Album Review: Beyond the Wizards’ Sleeve – The Soft Bounce

9/10

Beyond the Wizards' Sleeve - The Soft Bounce

Beyond the Wizard’s Sleeve is a duo comprising London-based DJ Erol Alkan and Richard Norris, record producer musician and engineer. They certainly have an impressive back catalogue. Alkan started DJing in 90s indie London nightclubs and was responsible for the club Trash which became the most influential club of its time. He turned towards dance music in 2001 and by 2003 was voted Best Breakthrough DJ by Muzik Mag and the Mixmag 2006 DJ of the Year award. He has since remixed tracks for many artists including Klaxons, The Chemical Brothers, Tame Impala and Hot Chip. He is also considered a pioneer of the “mash-up” whereby two records are mixed together quite ingeniously.

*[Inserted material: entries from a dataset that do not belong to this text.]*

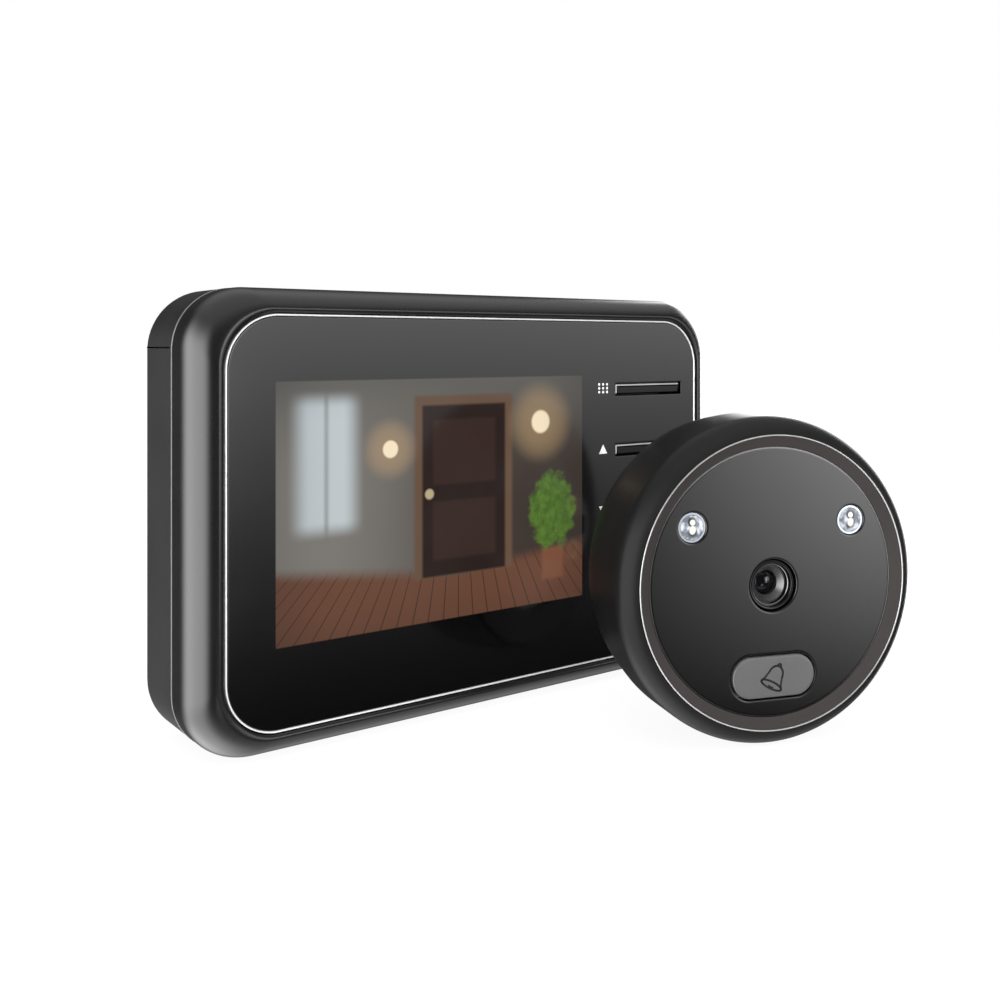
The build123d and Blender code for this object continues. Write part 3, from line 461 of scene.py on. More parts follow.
def lamp_dome(name):
    """The clear cover of a lamp, which magnifies the pair of dies in its silver cup; the cup's reflections
    and the shadow round the dies are painted on it.
    """
    material, g = material_graph(name)
    x, y, z = g.parts(g.coordinates())
    right_of_axis = (x / MM - RING.x) * TO_RIGHT.x + (y / MM - RING.y) * TO_RIGHT.y
    across = abs(right_of_axis) - LAMP_ASIDE
    up = z / MM - RING.z - LAMP_UP
    upper = far_from(across, up, (0.0, 0.78)).smooth(0.24, 0.1)
    lower = far_from(across, up, (0.0, -0.35), wide=1.25, tall=0.8).smooth(0.44, 0.22)
    dies = upper.at_least(lower)
    upper_shadow = far_from(across, up, (0.0, 0.85)).smooth(0.75, 0.4)
    lower_shadow = far_from(across, up, (0.0, -0.6)).smooth(0.8, 0.35)
    shadow = upper_shadow.at_least(lower_shadow * 0.7)
    facets = g.noise(900.0, 2.0)
    # Painted reflection of the silver cup in random facets, and painted shadow round the dies
    painted_cup_reflection = g.mix(facets.smooth(0.38, 0.66), (0.15, 0.165, 0.20), (0.66, 0.69, 0.76))
    color = g.mix(shadow * 0.92, painted_cup_reflection, (0.02, 0.02, 0.022))
    color = g.mix(dies, color, (0.70, 0.69, 0.60))
    g.finish(Base_Color=color, Roughness=0.08 + facets * 0.1, Alpha=0.85 + shadow * 0.12)
    return material


# Finishes: the casings and trims, the faces and keys, then the parts inside
casing_black = moulded_plastic("casing_black", grey(0.006), 0.27)
casing_back = moulded_plastic("casing_back", grey(0.008), 0.36)
outer_black = moulded_plastic("outer_black", grey(0.011), 0.3, shine=0.08)
trim_bright = bright_metal("trim_bright", grey(0.85), 0.34, 0.45, texture=0.0)
edge_bright = bright_metal("edge_bright", grey(0.5), 0.34, 0.7)
edge_shaded = shaded_edge("edge_shaded", 0.35)
seam_grey = bright_metal("seam_grey", grey(0.27), 0.3, 0.45)
barrel_grey = bright_metal("barrel_grey", grey(0.13), 0.3, 0.8)
barrel_glint = bright_metal("barrel_glint", grey(0.2), 0.15, 0.9)
panel_display = lit_display("panel_display", grey(0.001), 0.1)
face_gloss = polished_sheet("face_gloss", grey(0.002), 0.12)
key_black = polished_sheet("key_black", grey(0.004), 0.2, shine=0.2)
board_green = moulded_plastic("board_green", (0.012, 0.085, 0.035), 0.35)
part_black = moulded_plastic("part_black", grey(0.02), 0.45)
barrel_black = moulded_plastic("barrel_black", grey(0.002), 0.09, shine=0.3)
# Flat black without gloss for the parting line: painted shade
gap_painted_shade = moulded_plastic("gap_painted_shade", grey(0.001), 0.9, shine=0.0)
socket_ivory = moulded_plastic("socket_ivory", (0.62, 0.56, 0.43), 0.5)
screw_zinc = bright_metal("screw_zinc", (0.62, 0.63, 0.66), 0.3)
nickel = bright_metal("nickel", (0.7, 0.68, 0.63), 0.28)
sleeve_blue = moulded_plastic("sleeve_blue", (0.02, 0.06, 0.2), 0.3)
steel = bright_metal("steel", (0.55, 0.55, 0.56), 0.35)
bevel_grey = moulded_plastic("bevel_grey", (0.034, 0.029, 0.029), 0.5, shine=0.2)
silver = bright_metal("silver", (0.42, 0.45, 0.5), 0.18)
phosphor = moulded_plastic("phosphor", (0.8, 0.8, 0.74), 0.5)
clear = lamp_dome("clear")
# Pale grey for the keys' top and left bevels: a painted highlight
key_painted_highlight = moulded_plastic("key_painted_highlight", grey(0.6), 0.35)
button_grey = moulded_plastic("button_grey", grey(0.088), 0.34)
rubber_black = moulded_plastic("rubber_black", grey(0.018), 0.7)
brass = bright_metal("brass", (0.78, 0.55, 0.24), 0.25)
lens_coated = clear_plastic("lens_coated", (0.003, 0.003, 0.0045), 0.97)
print_white = moulded_plastic("print_white", grey(0.86), 0.5)
print_black = moulded_plastic("print_black", grey(0.008), 0.5)

# The finish of each material slot in the record
finishes = {
    "satin_black": casing_black,
    "bright_trim": trim_bright,
    "gloss_panel": face_gloss,
    "display": part_black,
    "folded_steel": steel,
    "gloss_key": key_black,
    "switch_body": part_black,
    "circuit_board": board_green,
    "chip_black": part_black,
    "socket_ivory": socket_ivory,
    "screw_steel": screw_zinc,
    "cell_sleeve": sleeve_blue,
    "contact_nickel": nickel,
    "speaker_metal": steel,
    "bevel_bronze": bevel_grey,
    "lens_black": barrel_black,
    "lens_glass": lens_coated,
    "sensor_glass": part_black,
    "silvered_cup": silver,
    "lamp_die": phosphor,
    "clear_cover": clear,
    "grey_button": button_grey,
    "seal_rubber": rubber_black,
    "insert_brass": brass,
    "gasket_foam": rubber_black,
}
slot_of = {entry["node"]: entry["material_slot"] for entry in frame["record"]["subparts"]}
for node_name, node in nodes.items():
    node.data.materials.clear()
    node.data.materials.append(finishes[slot_of[node_name]])


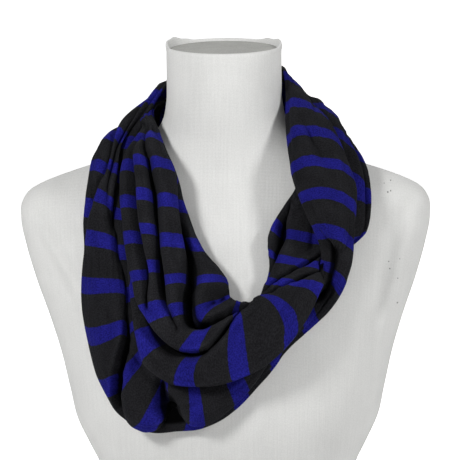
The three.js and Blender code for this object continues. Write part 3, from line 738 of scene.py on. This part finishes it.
def jersey_material(settings, knit, mottle):
    """Fine jersey in yarn-dyed stripes, with painted shade in its folds and a painted highlight on its
    ridges. The stripes and the knit follow the cloth's own UV map.
    """
    material, tree, shader = new_material("striped_jersey_cloth")
    cloth, place = cloth_place(tree)
    shift = product(tree, math_node(tree, "SUBTRACT", noise(tree, cloth, 260.0), 0.5), 0.0012)
    passed = math_node(tree, "DIVIDE", total(tree, place["Y"], shift), settings.stripe_pitch)
    half = settings.stripe_width / settings.stripe_pitch / 2
    blur = 0.006
    blue_share = map_range(tree, math_node(tree, "PINGPONG", passed, 0.5), half + blur, half - blur)
    speckle = place_mottle(tree, mottle, cloth, 0.12, 0.3)
    ground = tinted(tree, tuple(settings.ground_colour), speckle)
    stripe = tinted(tree, tuple(settings.stripe_colour), speckle)
    # A Mix node's colour sockets are its inputs 6 and 7 and its output 2.
    inputs = (("Factor", blue_share), (6, ground), (7, stripe))
    mix = add_node(tree, "ShaderNodeMix", inputs, data_type="RGBA")
    loops, yarn = place_knit(tree, knit, place, settings.wale_width, settings.course_height, 0.6)
    # Painted shade: the colour is darkened in folds, down to the fold shade at the deepest. Painted
    # highlight: it is lightened on ridges, by up to the ridge highlight share.
    ridge = add_node(tree, "ShaderNodeAttribute", attribute_name="ridge").outputs["Fac"]
    fold_shade = map_range(tree, ridge, -0.85, 0.05, settings.fold_shade, 1.0)
    highlight = map_range(tree, ridge, 0.05, 0.8, 0.0, settings.painted_ridge_highlight)
    # Painted shade between the knitted loops, and a painted highlight on top of the yarn.
    yarn_shade = map_range(tree, yarn, 0.0, 1.0, 0.75, 1.12, "LINEAR")
    shade = product(tree, yarn_shade, total(tree, fold_shade, highlight))
    height = total(tree, loops, product(tree, noise(tree, cloth, 1500.0, 3.0), 0.8))
    fill_inputs(tree, shader, (
        ("Base Color", tinted(tree, mix.outputs[2], shade)),
        ("Normal", bumped(tree, height, 0.55, 0.00025)),
        ("Roughness", map_range(tree, yarn, 0.0, 1.0, 0.98, 0.82, "LINEAR")),
        ("Specular IOR Level", 0.02),
        ("Sheen Weight", settings.nap_sheen),
        ("Sheen Roughness", 0.45),
        ("Sheen Tint", (0.75, 0.77, 0.85, 1)),
    ))
    return material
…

Richard Norris was part of electronic dance group The Grid best known for Swamp Thing. He wrote for NME in the 80s and went on to complete remixes for Tame Impala, Cherry Ghost and many more. As Beyond the Wizard’s Sleeve  they released four EPs between 2005 and 2007. They have remixed Tracey Thorn and  Goldfrapp to name a few. The Soft Bounce is their debut album.

Delicious Light starts slowly like a film score then builds to a dreamy synth pop landscape. Then it gently fades away. It’s almost like prog rock meeting an electronic wave. Iron Age brilliantly encapsulates Hawkwind/metal riffs with a guitar and synth beat that Beck would be proud of (think New Pollution). It’s funkily electronic with guitar splashes here and there. Psychedelic and trippy.

I adore Creation (their second single off the album). It’s very Stereolab inspired like a piece of French cinema with its lush female vocals (Jane Weaver and Hannah Peel) and I’m sure there’s a moog in there responsible for this level of grooviness.

Door to Tomorrow contrasts completely with a the vocal of Euros Childs (from Welsh band, Gorky’s Zygotic Mynci) and orchestrated, Beatle-esque sound. It brings to mind Pink Floyd, Syd Barratt era (probably the references to a girl called Emily). Diagram Girl is electronic pop again (more reminiscent of the 80s) and is dreamlike and melancholic. This was their first single off the album.

Black Crow wouldn’t be out of place as a James Bond theme with its dramatic female vocal. Apparently this drew inspiration from an old 70s Lynsey de Paul song Sugar Me. Tomorrow Forever is like a walk across the moon, you can feel the rich vastness and infinity of space. The Soft Bounce is edgy and quirky with a strong percussion beat and more 80s electronic pop. It’s experimental in its tempo that changes often.

Finally First is like being enveloped in a wall of more 60s soundtracks it’s so psychedelic laced. Triumph is short but has sweet female harmonies and finally in Third Mynd a male voice talks us through what sounds like an acid trip rounding the whole album off nicely.

With highlights of Finally First, Iron Age and Creation, this is an inspired combination of a mixture of sounds including as said before, synthesised 80s pop mixed up with tantalising 60s psychedelia, it’s almost like its own “mash-up” but this combination never sounds old: it is fresh and inventive and a notable debut album.